Ragi Boctor, Mastin Labs user, offers his advice for accommodating full-sunlight for film and digital photographers. “If you are shooting digital, use your histogram to ensure that you aren’t blowing out your highlights. Don’t trust your camera’s LCD screen. If you are shooting film, meter for the shadows then meter for the highlights. Make sure they are within the dynamic range of the film stock that you are using.”

 

By Ania Boniecka

WORK WITH YOUR LIGHT

The direction of your light source plays a big role, and it’s important to learn to work with the direction of the light to get the images you want.

Front Lighting

Front lighting can yield bold, colorful images of people with sparkling eyes and glowing skin. They can also result in pained facial expressions, watery eyes, and an uncomfortable subject.

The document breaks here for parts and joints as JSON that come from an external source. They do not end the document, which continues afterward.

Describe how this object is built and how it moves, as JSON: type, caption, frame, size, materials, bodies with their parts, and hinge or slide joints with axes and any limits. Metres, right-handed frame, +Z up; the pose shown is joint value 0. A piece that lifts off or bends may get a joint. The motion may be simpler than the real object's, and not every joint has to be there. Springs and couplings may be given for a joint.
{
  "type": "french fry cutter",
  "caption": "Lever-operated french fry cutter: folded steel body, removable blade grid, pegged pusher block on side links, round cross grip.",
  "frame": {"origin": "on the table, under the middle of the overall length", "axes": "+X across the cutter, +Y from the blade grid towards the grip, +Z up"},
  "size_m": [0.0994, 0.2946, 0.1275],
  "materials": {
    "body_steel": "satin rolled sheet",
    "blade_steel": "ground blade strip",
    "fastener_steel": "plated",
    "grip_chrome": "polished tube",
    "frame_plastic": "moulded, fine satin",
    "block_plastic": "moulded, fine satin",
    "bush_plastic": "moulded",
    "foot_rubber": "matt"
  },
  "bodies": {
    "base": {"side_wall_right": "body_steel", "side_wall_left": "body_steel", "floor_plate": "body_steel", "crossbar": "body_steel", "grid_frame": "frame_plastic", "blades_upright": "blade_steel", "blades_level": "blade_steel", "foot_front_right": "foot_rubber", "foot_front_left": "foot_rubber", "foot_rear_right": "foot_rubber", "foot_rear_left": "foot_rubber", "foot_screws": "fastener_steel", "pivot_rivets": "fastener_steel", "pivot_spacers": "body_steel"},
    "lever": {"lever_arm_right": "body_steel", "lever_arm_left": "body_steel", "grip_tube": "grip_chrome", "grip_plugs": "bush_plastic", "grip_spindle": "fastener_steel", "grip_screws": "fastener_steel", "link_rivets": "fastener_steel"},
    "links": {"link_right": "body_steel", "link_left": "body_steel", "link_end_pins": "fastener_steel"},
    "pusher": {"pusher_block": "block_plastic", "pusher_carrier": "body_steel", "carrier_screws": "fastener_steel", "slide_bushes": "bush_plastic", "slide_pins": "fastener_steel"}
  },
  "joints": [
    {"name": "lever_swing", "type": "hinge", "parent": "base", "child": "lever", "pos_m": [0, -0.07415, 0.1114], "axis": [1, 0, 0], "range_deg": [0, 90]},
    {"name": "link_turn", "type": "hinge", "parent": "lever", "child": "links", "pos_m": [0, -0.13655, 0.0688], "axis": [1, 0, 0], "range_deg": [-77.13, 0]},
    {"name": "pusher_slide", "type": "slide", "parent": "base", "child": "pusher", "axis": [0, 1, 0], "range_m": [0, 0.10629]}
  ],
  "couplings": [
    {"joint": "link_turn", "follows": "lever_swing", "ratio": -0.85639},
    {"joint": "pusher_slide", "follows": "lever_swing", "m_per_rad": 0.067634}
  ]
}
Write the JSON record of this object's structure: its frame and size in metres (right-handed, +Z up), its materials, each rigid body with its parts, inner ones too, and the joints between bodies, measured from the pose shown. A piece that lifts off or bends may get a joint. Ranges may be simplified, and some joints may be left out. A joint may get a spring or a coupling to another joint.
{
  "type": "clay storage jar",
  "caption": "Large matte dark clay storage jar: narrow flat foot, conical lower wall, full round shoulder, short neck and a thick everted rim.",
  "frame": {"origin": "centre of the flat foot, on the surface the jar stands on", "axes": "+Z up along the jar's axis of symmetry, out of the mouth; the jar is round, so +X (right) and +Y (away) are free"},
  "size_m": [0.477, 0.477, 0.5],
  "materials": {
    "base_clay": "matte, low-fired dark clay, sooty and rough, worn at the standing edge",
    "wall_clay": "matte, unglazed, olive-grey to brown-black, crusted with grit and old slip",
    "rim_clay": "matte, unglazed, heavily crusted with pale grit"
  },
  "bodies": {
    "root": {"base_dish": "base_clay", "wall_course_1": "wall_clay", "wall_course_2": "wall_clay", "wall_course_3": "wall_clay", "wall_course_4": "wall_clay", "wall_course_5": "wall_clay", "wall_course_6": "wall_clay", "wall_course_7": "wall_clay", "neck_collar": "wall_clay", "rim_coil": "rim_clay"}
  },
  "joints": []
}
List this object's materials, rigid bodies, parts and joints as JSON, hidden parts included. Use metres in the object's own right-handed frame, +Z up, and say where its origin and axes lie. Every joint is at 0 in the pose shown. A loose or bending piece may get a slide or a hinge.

As wedding photographer, Kathryn Denelle Stevens advises, “Make sure if you’re asking your subjects to turn into the sun and keep your eyes open that you keep it short and/or give them breaks”. During breaks, ask your subjects to close their eyes and relax. Use accessories to your advantage, like an umbrella, sunglasses, or a hat, to capture the summertime feel while saving their eyes.

When at all possible, avoid shooting front-lit portraits in harsh sunlight, and instead, choose shots where the subject is engaged with an activity, rather than looking directly at the camera. Having your subject engage in an activity or interact with someone else minimizes the impact of weird shadows and squinty eyes. As Kristen Krehbiel recommends, “Capture more candid moments during these times and save the looking at the camera poses for later.”

Mastin Labs user, Ragi Boctor, advises photographers to compose very close up, or far away to accommodate harsh overhead lighting; He reasons, “wider landscape shots are always a safe bet in the harsh sun. You aren’t seeing the features of the subjects face, so it’s easier to capture interesting composition without concern for flattering their facial features. Extreme close-ups can also be a safe bet. Using the body and the hair of the subjects to block out the light and filling the frame with their features helps to avoid a lot of the overpowering light you might be struggling with”.

If you’re shooting with front lighting, try changing angles with your camera, and asking your subject to make small adjustments. Minor angle changes and relocating can greatly affect how the light hits your subject.

By Sydney Morgan

Backlighting

Backlighting can yield dramatic images with dreamy backdrops; they can also very easily turn a beautiful backdrop into a white, blown out canvas.

“When I’m shooting in harsh daylight sun”, says Topher DeLancy, “I keep my subjects moving and document what matters most, the emotions. It’s nice to keep the sun behind, when possible, or completely blasted evenly on their face.” Community member, Timothy Neill, echoes DeLancy by also advising to backlight as much as possible.

When backlighting, especially, consider using reflectors or a flash for fill lighting to help preserve the sharpness and details in an image and even out the exposure throughout.

By Kirk Mastin, edited with Mastin Labs Portra 400 preset

Creative Use of Shadows

Harsh overhead lighting in full sun can lend itself perfectly to dramatic, contrasted images with interesting shadows. Instead of shying away from the full sun, or getting frustrated over the image you’re trying to get, but can’t, use the overhead light to your advantage to come up with creative shots.

Kathryn Denelle Stevens suggests: “look for interesting shadows or pockets of light and place your subjects in that light.” Use open shade an out-of-shot-umbrella, the sunbeam and shadows cast through a car window, or the shade from a building. Find open shade when you can. For all other times, think outside the box and lean into the possibilities. Mastin Labs founder, Kirk Mastin, recommends to “use the hard shadows intentionally”.

By Kirk Mastin, edited with Mastin Labs Portra 400 preset

Use the Right Film Preset for Harsh Light

When you transfer your images onto your computer, you may find that the images are not how they appeared on your camera’s screen. Our community members offered up their favorite presets for minimizing imperfections when shooting in harsh, overhead sunlight. The overwhelming vote was for the Mastin Labs Pushed preset packs.

Mastin photographer, Katherine Denelle Stevens suggests using the Fujicolor or Portra Mastin Labs Pushed presets packs. She chooses to use these preset packs because, “they can handle the shadows in these situations without totally crushing them and without blowing out the highlights.”

Mastin Labs user, and desert photographer, Kristen Krehbiel, advocates for Portra Pushed, insisting, “it does super well in harsh light and accentuates the darks and lights in all the right ways.” Topher DeLancy agrees, but prefers the Fuji Pushed presets for his own work. “I use the Mastin Fuji 400h+2 preset. It subdues and blends the highlights while also adding a pink tone to give the photo a unique look that helps it stand on its own.”

By Kirk Mastin, edited with Mastin Labs Portra 400 preset

Be Prepared

Few photographers rejoice when faced with full-sun shoots, but virtually everyone will encounter one at some point and have to adjust; it’s only smart to be prepared and practice ahead of time.

As we mentioned in the introduction, shooting in harsh, overhead light is not a perfect science. What works for you, and what appeals to you, may not resonate with another photographer. In addition, sun is different all over the world; shooting in full-sun in Washington is different than shooting in full-sun in New Mexico. With that in mind, we will leave you with this golden nugget of advice from Mastin Labs community member, Ragi Boctor.

“Don’t be afraid to go out there and try new things and learn from doing.” - Ragi Boctor

Good luck and have fun shooting in the sun!